I have not seen a paper making the calculation this way, although it should be straightforward to do once the supersymmetric beta functions are established. This calculation wouldn't be useful from a predictive perspective, because there are so many different variations on the supersymmetry theme out there. But, it would make it possible to use the measured strong force coupling constant value at low energy scales to discriminate experimentally between the possibilities, thus narrowing "theory space" and the parameter space of theories. Perhaps existing supersymmetric parameter fitting software does this in a way that isn't transparent to a casual observer like me.

My own conjecture (meaning that I am someone who thinks that this might be true, not that I am the first or only person to have come up with it) is that the three Standard Model force coupling constants do actually converge at a GUT scale, but that this happens only once quantum gravity effects on the ultraviolet running of these constants are considered, which the Standard Model beta functions do not.

Newton's constant is generally a running coupling constant in quantum gravity theories, something which greatly impacts the physics of the very early universe, and a number of beta functions, such as this one, have been proposed.

## 15 comments:

"the three Standard Model force coupling constants do actually converge at a GUT scale, but that this happens only once quantum gravity effects on the ultraviolet running of these constants are considered, which the Standard Model beta functions do not."

Seriously?

Why would there be any quantum gravity effects on the ultraviolet running of those constants?

Quantum gravity (or, for that matter, any new force or particle) automatically adds a new term into the renormalization group formula applies to the Standard Model Lagrangian which is used to compute the beta function for each of the other three forces.

Also, at the GUT scale, the energy density of the interacting particles becomes so great that gravitational effects can't be ignored.

And, keep in mind that the amount of tweak required isn't huge. You are talking about adjustments on the order of 1% over the entire 16 order of magnitude range for one of the beta functions, or less spread over all three, to make this happen.

In other news, a precision extra-solar test of the gravitational constant from a white dwarf-pulsar system 3,750 light years away, confirms that Newton's constant, G, is the same there as it is here, although the press release does not make clear the precision of the extra-solar measurement.

The pre-print from last April is here.

A good survey of the physics of how quantum gravity could impact the running of other coupling constants can be found here.
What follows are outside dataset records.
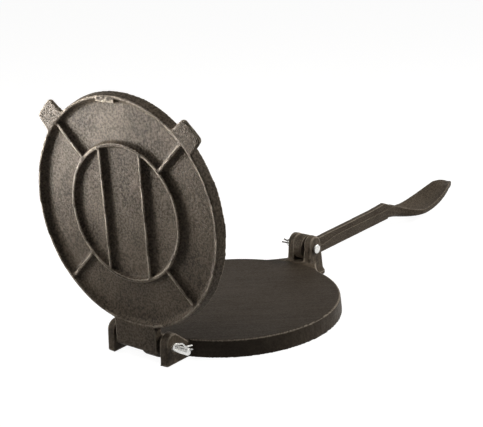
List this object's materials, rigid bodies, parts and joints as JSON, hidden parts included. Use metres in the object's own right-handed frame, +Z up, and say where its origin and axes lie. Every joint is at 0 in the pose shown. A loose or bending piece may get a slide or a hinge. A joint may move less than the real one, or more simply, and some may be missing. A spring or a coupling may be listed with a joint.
{
  "type": "tortilla press",
  "caption": "Cast-iron hinged press, open: round base, ribbed press plate upright on its hinge pin, spoon-ended lever folded out on a clevis.",
  "frame": {"origin": "middle of the base disc, on the table plane", "axes": "+Z up, +X from the plate hinge to the lever, both hinge pins along Y; drawn open as pictured"},
  "size_m": [0.5224, 0.2026, 0.2289],
  "materials": {
    "iron": "seasoned grey iron, fine sand-cast grain, satin",
    "zinc_steel": "bright zinc-plated steel"
  },
  "bodies": {
    "base": {"base_casting": "iron", "hinge_pin": "zinc_steel", "hinge_clip": "zinc_steel", "lever_pin": "zinc_steel", "lever_clip": "zinc_steel"},
    "plate": {"press_plate": "iron"},
    "lever": {"lever": "iron"}
  },
  "joints": [
    {"name": "plate_hinge", "type": "hinge", "parent": "base", "child": "plate", "pos_m": [-0.114, 0, 0.015], "axis": [0, 1, 0], "range_deg": [0, 91.9]},
    {"name": "lever_pivot", "type": "hinge", "parent": "base", "child": "lever", "pos_m": [0.1155, 0, 0.0282], "axis": [0, -1, 0], "range_deg": [0, 145]}
  ]
}
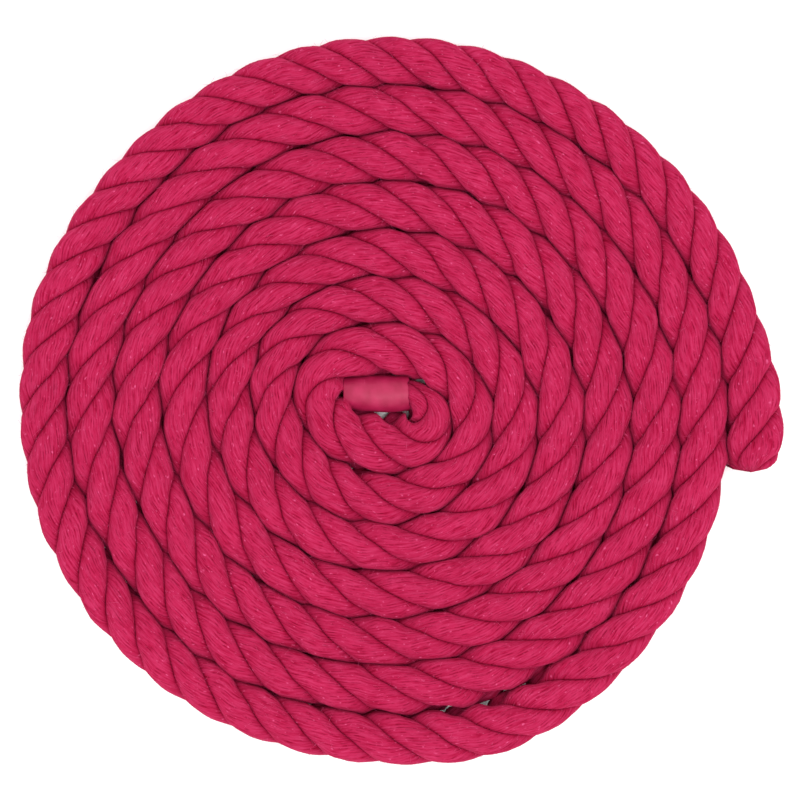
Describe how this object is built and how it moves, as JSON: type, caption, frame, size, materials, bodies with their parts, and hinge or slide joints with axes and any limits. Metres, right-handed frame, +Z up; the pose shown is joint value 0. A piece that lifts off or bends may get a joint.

A Wikipedia article notes the existence of a quantum gravity correction to the running of the fine structure constant in the asymptotically safe gravity approach to quantum gravity.

I don't follow your scheme for getting highly precise predictions for alpha_s from a GUT, susy or otherwise... A supersymmetric GUT, in particular, will have many free parameters. The measured coupling constants are constraints on the possible values of those parameters, as is the absence of proton decay, as are various other measurements, and all these things taken together can even rule out certain GUT possibilities, as there is nowhere in the GUT parameter space consistent with observed reality. But I simply don't see a way to do what you describe.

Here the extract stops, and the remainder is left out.